Thoughts on Isolation

It's been about 7 or 8 years now that I have been living my life largely isolated. 

I noticed when Grayson was just a baby that he wasn't like the other kids his age. I panicked over the idea of taking him to a birthday party and wondered if I would be judged by the other moms for not doing a good enough job being a mom. Such a silly thing to worry about - I doubt anyone was thinking much about us but I felt like the differences in him were so very noticeable - how could someone NOT see that he and I were so different.

And then Easton came along, and I saw more delays in him. I remember seeing him playing with another little boy his age, and there were definitely big differences between the two. I had thought all along that surely he didn't have autism. And then I saw him with his friend. And then I knew. 

I witnessed it when my kids played with their cousins, or when someone would make a casual comment to me about how they couldn't believe our kids were the same age and acted so differently. Or when Grayson was treated cruelly by someone who thought he was just being a bad kid.

I knew. And because I knew I panicked. Things were hard enough with Mike being on shiftwork. And then Grayson started to become aggressive, and we got his autism diagnosis. Non-verbal. 

And then I retreated.

I think I tried up to that point, at least a little bit, to be social and to fit in with other people. But after we got that news, I moved on to self-preservation tactics. Survival. When Grayson tried to bite a peer of his at a play group, I knew it would be better for all involved if we just faded out of that scene.
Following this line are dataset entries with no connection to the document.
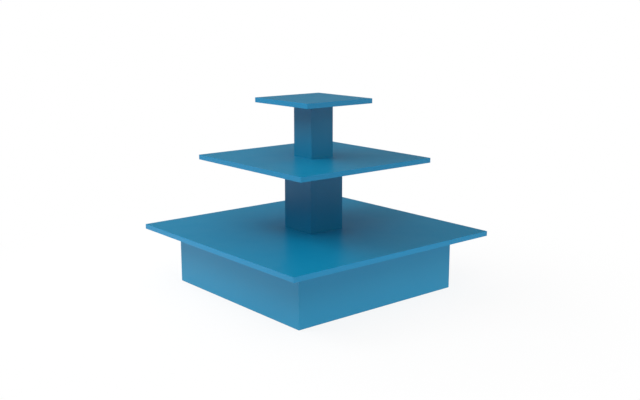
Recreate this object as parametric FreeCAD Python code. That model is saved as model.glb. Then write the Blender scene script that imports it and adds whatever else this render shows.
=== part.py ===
import FreeCAD, Part
import math
import os

from FreeCAD import Vector

# A square three-tier shop display table, made of melamine-faced board.
#
# A low open-bottomed plinth carries the wide bottom tier. A hollow square column stands on it and
# carries the middle tier, and a slimmer column carries the small top tier. Each box is four boards
# mitred at the corners. Square plugs, screwed to the tiers, key the ends of both columns, and one
# threaded tie rod down the middle clamps the whole stack between a tee nut under the top tier and
# a nut under the plinth's centre pad. Four screw levellers stand in the plinth's corner blocks.
#
# Millimetres. The origin is on the floor, under the centre. +Z is up and -Y is the front.

# Boards
board = 18.0
edge_band = 1.0
edge_round = 0.3
corner_arris = 0.3

# Tiers
bottom_tier_side = 914.4
middle_tier_side = 609.6
top_tier_side = 304.8

# Plinth
plinth_side = 723.9
plinth_height = 203.2
floor_gap = 2.0
corner_block_side = 45.0
batten_thickness = 20.0
batten_depth = 40.0
rail_depth = 90.0
housing_depth = 6.0
centre_pad_length = 150.0
joint_clearance = 0.2

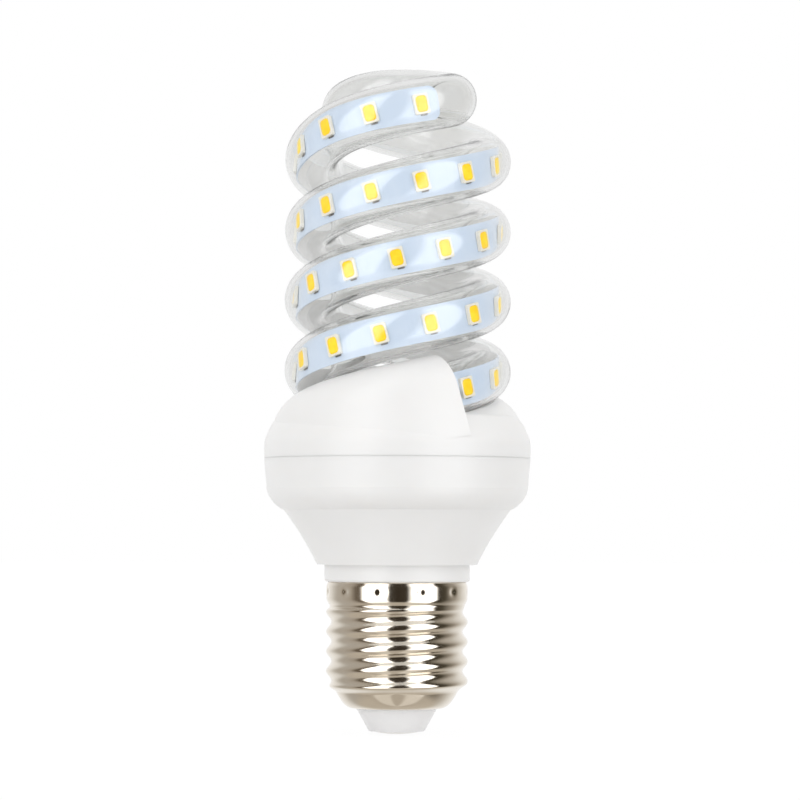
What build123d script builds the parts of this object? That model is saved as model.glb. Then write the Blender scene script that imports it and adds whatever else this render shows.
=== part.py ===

And then Jovie came along, and we moved in with my parents while we built our house. Our house that until like this past year, no one had ever been invited inside of unless they were family or therapists - mostly because the property damage was so horrific - I was embarrassed. I am still embarrassed by the remnants of it still visible.

The boys were both diagnosed with migraines, and the symptoms of those began to wreak havoc on our family. They are still wreaking havoc. Grayson has had five since October, and Easton has had ten migraines this year. At night I can't sleep because I am constantly worried about who is going to be sick next. 

Over the past nearly five years of living here, I have been going through the motions. I have been battling behaviors, dealing with all the IEPS and ETRS and school stuff, all the therapies, all the doctors appointments - largely carrying that mental load myself. 

Many days I just want to be done with all of that and just be a mom. Or just have some semblance of peace for maybe a week where no one is sick, no one is throwing up, no one needs brought home early from school, where we have zero doctor's appointments - we haven't had one week of quiet since this summer.

I have been putting kids to bed by myself for years now and feeling so much jealousy for all those families who get to spend time together, who can both work outside the home to earn money (special needs life is expensive), who can go on vacation, who can eat dinner together, whose kids EAT, who can get their kids involved in sports and play dates and all that. Who have all the support and care that they would ever need and then some when it comes to taking care of their kids.

But this past year - 2022 - things started to change a little bit. I was able to get out a little bit more, and try hard to be involved in a few things outside of my home. It hasn't been easy.  It has taken me months to keep important appointments because I often have to cancel the things for myself that most people would make a priority. But I am not the priority. My kids are the priority. Mike is the priority. 

But when I have gotten the opportunity to do something outside of my home, it has been wonderful. 

But every single thing I do, I have to call in the calvary. 

I have to line up childcare - which is not unusual for most people - but I don't have a lot of help for Grayson. Easton and Jovie are usually no problem. But it takes a special person with special experience to help me with Grayson. My parents help me as they can. We have a wonderful provider who comes to help one afternoon/evening a week. But if neither of those supports are available, I am out of luck. I am staying home. 

Just this week a doctor told me that Grayson needs full-time behavioral therapy before he is a 200-lb grown man who could "beat the crap" out of me. 

So not just anyone can help me. Which worries me because...lately I have been seeing new opportunities come up - things I really want to do! - but I know I can't pursue them. I don't have anyone to care for Grayson.

I told Mike today that I am so very worried about slipping back into isolation like I used to be. I am a social person - for the most part - and these past few years of shouldering every single thing and very little time away to just breathe has been really difficult. I told him I could feel it coming, and it scares me.

One thing I am very glad for is my core group of friends who have been supportive of me. Who check in on me every week or even every day even though maybe I don't always answer right away. Who come to my house and sit with me in the mess and the stress and the many many times I have to leave our conversations to change Grayson. I am thankful for my neighbors who take good care of us. 

I know I am not the only special-needs mom battling isolation and stress and big decisions and huge worries about our kids. I know I am not the only mom who isn't a priority. Maybe this will strike a chord with someone - just so you know, you aren't alone.

I don't have a cute uplifting story or thought to wrap this post up with a bow. This is just how life is right now, and it will all be okay. It's been super hard, but I have made it through all of my hard days. Now on to do the next thing.